The CBC deal was first announced by government in December 2022, when former Media, Information and Broadcasting Services minister Monica Mutsvangwa said the deal, which was then in its formative stages, would see the partners constructing new buildings and upgrading existing ones at the port over a 24-month period.

Zimbabwe has always been looking at how it can reduce congestion at the facility, which links  Beitbridge–Masvingo-Harare–Chirundu highway to South African ports, and the rest of southern and east Africa.

Under a similar arrangement, a company called Zimborders Consortium completed the revamp of Beitbridge Border Post at a cost of US$300 million about a year ago, which transformed the busy facility into a modern and more efficient entry and exit point.

Zida said its PPP committee will also sit to consider Zwane Enterprises’ proposal for the rehabilitation of Old Gwanda-Bulawayo Road under another BOT funding model.

About US$150 million will be invested in the project, according to Zida.
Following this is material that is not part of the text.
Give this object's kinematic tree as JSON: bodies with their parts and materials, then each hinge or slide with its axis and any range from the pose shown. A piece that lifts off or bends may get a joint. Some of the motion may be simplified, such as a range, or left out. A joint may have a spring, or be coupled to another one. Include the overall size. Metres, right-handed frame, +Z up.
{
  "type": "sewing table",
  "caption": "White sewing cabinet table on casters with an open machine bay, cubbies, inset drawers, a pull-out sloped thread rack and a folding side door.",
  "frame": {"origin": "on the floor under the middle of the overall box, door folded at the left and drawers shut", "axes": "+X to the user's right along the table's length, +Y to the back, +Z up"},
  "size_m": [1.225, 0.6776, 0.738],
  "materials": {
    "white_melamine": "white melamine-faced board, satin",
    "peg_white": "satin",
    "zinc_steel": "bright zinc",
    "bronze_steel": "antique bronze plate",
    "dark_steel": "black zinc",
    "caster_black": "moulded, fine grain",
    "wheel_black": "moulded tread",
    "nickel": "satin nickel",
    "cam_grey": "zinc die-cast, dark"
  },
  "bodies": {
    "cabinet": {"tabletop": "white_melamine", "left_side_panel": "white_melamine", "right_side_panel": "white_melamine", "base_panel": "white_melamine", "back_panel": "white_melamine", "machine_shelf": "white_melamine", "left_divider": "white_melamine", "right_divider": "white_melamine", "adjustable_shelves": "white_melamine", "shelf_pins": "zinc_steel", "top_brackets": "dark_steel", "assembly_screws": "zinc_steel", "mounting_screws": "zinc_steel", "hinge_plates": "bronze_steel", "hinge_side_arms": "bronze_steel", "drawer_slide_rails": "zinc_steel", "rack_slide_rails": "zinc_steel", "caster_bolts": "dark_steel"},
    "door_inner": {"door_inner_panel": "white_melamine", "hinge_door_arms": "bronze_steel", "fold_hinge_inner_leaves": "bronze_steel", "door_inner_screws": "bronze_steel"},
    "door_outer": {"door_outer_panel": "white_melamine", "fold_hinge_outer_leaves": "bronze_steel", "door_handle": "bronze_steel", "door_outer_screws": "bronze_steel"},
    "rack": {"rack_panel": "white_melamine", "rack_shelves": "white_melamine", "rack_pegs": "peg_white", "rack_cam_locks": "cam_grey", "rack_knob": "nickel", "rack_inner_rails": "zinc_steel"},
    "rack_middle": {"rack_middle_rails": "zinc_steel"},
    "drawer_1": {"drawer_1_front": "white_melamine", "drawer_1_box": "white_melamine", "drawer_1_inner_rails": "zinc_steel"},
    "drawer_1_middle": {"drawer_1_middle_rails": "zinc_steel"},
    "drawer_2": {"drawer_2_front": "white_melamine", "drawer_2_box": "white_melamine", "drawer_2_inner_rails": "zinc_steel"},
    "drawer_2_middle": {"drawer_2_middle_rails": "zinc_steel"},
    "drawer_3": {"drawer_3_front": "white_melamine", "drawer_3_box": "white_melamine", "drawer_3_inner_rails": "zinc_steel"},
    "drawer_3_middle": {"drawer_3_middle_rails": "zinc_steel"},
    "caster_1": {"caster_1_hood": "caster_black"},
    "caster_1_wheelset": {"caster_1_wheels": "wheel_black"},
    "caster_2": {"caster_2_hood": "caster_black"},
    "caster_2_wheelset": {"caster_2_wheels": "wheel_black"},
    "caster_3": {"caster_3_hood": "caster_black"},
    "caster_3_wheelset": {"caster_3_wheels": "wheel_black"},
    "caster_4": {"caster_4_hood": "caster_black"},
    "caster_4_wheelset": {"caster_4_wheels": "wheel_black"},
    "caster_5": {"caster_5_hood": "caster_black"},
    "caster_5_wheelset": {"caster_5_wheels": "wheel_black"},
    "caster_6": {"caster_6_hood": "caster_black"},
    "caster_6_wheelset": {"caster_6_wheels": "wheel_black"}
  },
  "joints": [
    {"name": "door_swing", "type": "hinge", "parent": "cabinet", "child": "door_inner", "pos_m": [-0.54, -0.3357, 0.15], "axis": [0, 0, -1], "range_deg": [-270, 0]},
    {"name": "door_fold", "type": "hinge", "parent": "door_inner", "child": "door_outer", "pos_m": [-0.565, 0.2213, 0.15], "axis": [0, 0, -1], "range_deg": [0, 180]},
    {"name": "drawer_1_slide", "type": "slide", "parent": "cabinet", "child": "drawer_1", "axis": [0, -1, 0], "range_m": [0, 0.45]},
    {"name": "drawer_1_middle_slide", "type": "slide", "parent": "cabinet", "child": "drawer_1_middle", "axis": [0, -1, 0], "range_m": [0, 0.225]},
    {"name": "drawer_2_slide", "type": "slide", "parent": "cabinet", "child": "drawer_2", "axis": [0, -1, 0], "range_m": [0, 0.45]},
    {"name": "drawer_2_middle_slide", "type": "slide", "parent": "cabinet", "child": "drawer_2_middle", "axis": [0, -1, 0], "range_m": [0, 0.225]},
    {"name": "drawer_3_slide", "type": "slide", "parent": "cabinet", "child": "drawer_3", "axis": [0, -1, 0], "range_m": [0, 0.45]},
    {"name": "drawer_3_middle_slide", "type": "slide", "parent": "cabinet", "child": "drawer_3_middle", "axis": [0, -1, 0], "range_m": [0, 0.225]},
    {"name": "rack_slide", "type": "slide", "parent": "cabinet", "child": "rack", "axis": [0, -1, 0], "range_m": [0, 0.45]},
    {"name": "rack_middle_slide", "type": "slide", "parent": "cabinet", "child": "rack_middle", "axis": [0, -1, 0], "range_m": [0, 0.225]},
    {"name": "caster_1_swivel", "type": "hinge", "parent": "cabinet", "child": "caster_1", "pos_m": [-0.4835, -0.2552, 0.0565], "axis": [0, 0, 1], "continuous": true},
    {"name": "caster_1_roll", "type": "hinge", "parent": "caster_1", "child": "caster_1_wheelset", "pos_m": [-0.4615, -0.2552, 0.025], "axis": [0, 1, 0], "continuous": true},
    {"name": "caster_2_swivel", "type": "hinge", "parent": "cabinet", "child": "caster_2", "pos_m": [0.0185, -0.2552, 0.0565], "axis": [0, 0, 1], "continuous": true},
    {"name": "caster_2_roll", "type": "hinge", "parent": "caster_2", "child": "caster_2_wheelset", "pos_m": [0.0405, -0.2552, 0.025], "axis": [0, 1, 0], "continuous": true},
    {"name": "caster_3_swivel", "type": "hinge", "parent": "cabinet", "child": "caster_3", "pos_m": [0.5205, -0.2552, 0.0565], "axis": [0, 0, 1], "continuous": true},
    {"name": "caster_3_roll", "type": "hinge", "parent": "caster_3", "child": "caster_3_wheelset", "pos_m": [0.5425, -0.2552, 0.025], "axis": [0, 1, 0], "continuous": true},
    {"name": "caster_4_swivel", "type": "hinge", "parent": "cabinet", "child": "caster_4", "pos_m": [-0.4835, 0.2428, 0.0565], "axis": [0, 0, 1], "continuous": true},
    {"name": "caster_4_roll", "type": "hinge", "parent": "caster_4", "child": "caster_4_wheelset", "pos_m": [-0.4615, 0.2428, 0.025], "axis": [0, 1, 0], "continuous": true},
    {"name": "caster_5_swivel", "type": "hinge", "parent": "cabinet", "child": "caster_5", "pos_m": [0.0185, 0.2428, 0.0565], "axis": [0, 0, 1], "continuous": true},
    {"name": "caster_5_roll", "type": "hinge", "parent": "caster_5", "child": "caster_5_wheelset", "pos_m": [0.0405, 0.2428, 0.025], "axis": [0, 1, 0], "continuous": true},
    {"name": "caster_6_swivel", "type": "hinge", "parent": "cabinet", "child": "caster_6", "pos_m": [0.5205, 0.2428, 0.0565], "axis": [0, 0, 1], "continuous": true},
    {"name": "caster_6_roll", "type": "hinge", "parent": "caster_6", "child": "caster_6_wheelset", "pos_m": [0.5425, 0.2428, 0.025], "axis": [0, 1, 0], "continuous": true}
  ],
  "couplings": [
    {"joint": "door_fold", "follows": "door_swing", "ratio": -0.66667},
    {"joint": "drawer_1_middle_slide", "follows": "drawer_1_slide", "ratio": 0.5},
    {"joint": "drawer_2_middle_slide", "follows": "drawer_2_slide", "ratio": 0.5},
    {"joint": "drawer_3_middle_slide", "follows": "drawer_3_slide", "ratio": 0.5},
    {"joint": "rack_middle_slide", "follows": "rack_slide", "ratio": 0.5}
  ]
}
It said Afrochine Smelting (Pvt) Limited had submitted a proposal to resuscitate Zimbabwe Mining Development Corporation’s  Sanyati Copper Queen mining project under a product sharing  model, with US$22,9 million expected to be invested.

“The (Gweru City) council has been cleared to undertake a feasibility study to determine the viability of engaging a partner for the mining of quarry on its claims under a product sharing arrangement,” Zida said.
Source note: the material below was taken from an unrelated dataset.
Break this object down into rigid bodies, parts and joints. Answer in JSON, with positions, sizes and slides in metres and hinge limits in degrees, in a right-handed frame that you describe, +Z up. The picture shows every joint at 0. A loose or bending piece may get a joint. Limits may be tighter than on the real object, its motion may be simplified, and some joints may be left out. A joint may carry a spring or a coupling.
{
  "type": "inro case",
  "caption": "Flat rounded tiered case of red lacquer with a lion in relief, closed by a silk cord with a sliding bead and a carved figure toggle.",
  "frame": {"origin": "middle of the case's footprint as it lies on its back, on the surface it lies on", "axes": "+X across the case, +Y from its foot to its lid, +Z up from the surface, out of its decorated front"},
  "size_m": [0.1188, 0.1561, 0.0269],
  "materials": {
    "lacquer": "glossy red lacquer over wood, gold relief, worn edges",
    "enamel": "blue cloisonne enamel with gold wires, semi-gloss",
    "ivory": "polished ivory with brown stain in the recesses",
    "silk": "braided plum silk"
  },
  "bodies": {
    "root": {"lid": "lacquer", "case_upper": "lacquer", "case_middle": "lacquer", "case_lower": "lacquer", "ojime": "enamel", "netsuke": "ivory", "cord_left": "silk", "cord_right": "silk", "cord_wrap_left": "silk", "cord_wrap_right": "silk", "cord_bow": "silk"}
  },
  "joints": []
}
Also in the pipeline, it said was a proposed partnership between the Agricultural and Rural Development Authority and a firm called Accelerated Sustainable Power in Renewable Energy for the development of a 60 megawatt (MW) solar plant in Chisumbanje.

Zida noted that it had also received a proposal for a partnership between the Zimbabwe National Water Authority and Tugwi Mukosi Hydroelectric Power Company for the development of a 10MW mini hydro power plant at Tugwi Mukosi dam.

In total, Zida last year issued 615 licences to investors worth almost US$9,7 billion.

Tafadzwa Chinamo, chief executive officer at Zida, told the Zimbabwe Independent last week that the US$9,7 billion was almost double the target of about US$5 billion.

He said the outlook was promising, with one big investment proposal received during the final quarters of the year still being reviewed.

About 148 of these investment licences were issued during the fourth quarter, according to statistics released by Zida, which said proposals during the final quarter were worth US$4,4 billion. The data showed a general rise in investments licenced between 2022 and 2023.

But one key industry — tourism — appeared to be attracting less global investment interest.

The Zida statistics indicated that of the investment proposals licenced during the full year to December 2023, the energy sector had the biggest value at US$3,5 billion, followed by investments into the mining industry at just over US$2,5 billion.

Zimbabwe has recently attracted global attention following major finds in its resources sector, where multinationals have trooped in, encouraged by discoveries in lithium, platinum and gold.

An Australian firm recently announced a major gas find in the Zambezi Valley.

Under Zimbabwe’s recovery strategy, the mining industry, along with manufacturing, tourism and agriculture, are expected to be the heart of the strategy.

Last year was expected to be a turning point for Zimbabwe’s mining sector, when annual revenues were anticipated to rise to US$12 billion, from about US$3,2 billion five years ago.

The data showed that 119 licences were issued in the services industry, with investors promising to inject US$1,2 billion.